There are a few brands of this kind of sweet, all made in Cumbria, and some are covered in chocolate or made with brown sugar. This, however, is the good auld traditional way.
- 8 ounces (225 grammes) caster sugar
- About 4 or 6 tablespoons (60 to 90 millilitres) water, for dissolving
- 1/4 teaspoon of white vinegar, lemon juice, or cream of tartar
- 1/2 to 1 teaspoon of natural peppermint essence, depending on how strong you want it
- In the saucepan, add the water, sugar, and vinegar (or lemon juice or cream of tartar). Over a low heat, gently stir and dissolve all the sugar in the water until it's a clear liquid. Make sure that no little grains of sugar stick to the sides of the pan.
- When every little grain of sugar has dissolved, increase the heat and bring the syrup to a rough simmer, just about boiling. If you have a sugar thermometer, attach it to your pan now, and cook to 115ºC/240ºF. If you do not have a thermometer, you will need to do traditional cold water testing.

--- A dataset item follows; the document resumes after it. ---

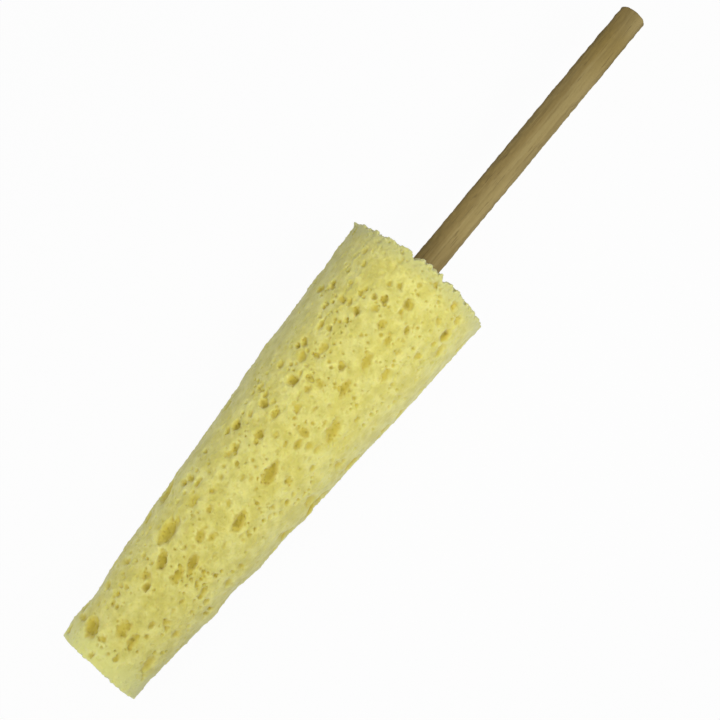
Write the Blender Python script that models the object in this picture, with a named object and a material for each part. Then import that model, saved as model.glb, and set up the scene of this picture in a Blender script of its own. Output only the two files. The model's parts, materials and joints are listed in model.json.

- After 5 minutes of cooking, you can begin to test the syrup in cold water. Take a teaspoon of the syrup and drop it into the cold water: if the syrup sets enough to pick up and roll into a little squishy ball, the syrup is read. If it's still to runny, cook for another minute or two and test again. Keep cooking and testing until the texture is right.
- Once you have got the right texture, remove the saucepan from the heat and leave to cool until the syrup forms a skin and the pan is cool enough to touch.
- Add in your peppermint essence, and then stir the mixture with a spoon quite vigorously until it turns cloudy and thickens a little. Working quickly, pour the mixture into the tin, scraping the edges of the pan as little as possible; if you don't work quickly enough, the mixture could seize up into a big, solid lump.
- Allow the mixture to cool and set up completely, about 1 or 2 hours. Take out of the tin and break into pieces.
If you plan on making mint cake often, I would recommend buying the organic peppermint essence from the health food shop, which comes in 100ml bottles and is about €8. It will last for ages, and is made using natural essential oil of peppermint, mixed with a flavourless carrier oil. However, the peppermint essence in little bottles from the supermarket will do if you're making this recipe once off, but I prefer not to use it because it's artificial and the flavour fades over time into a nasty plastic taste.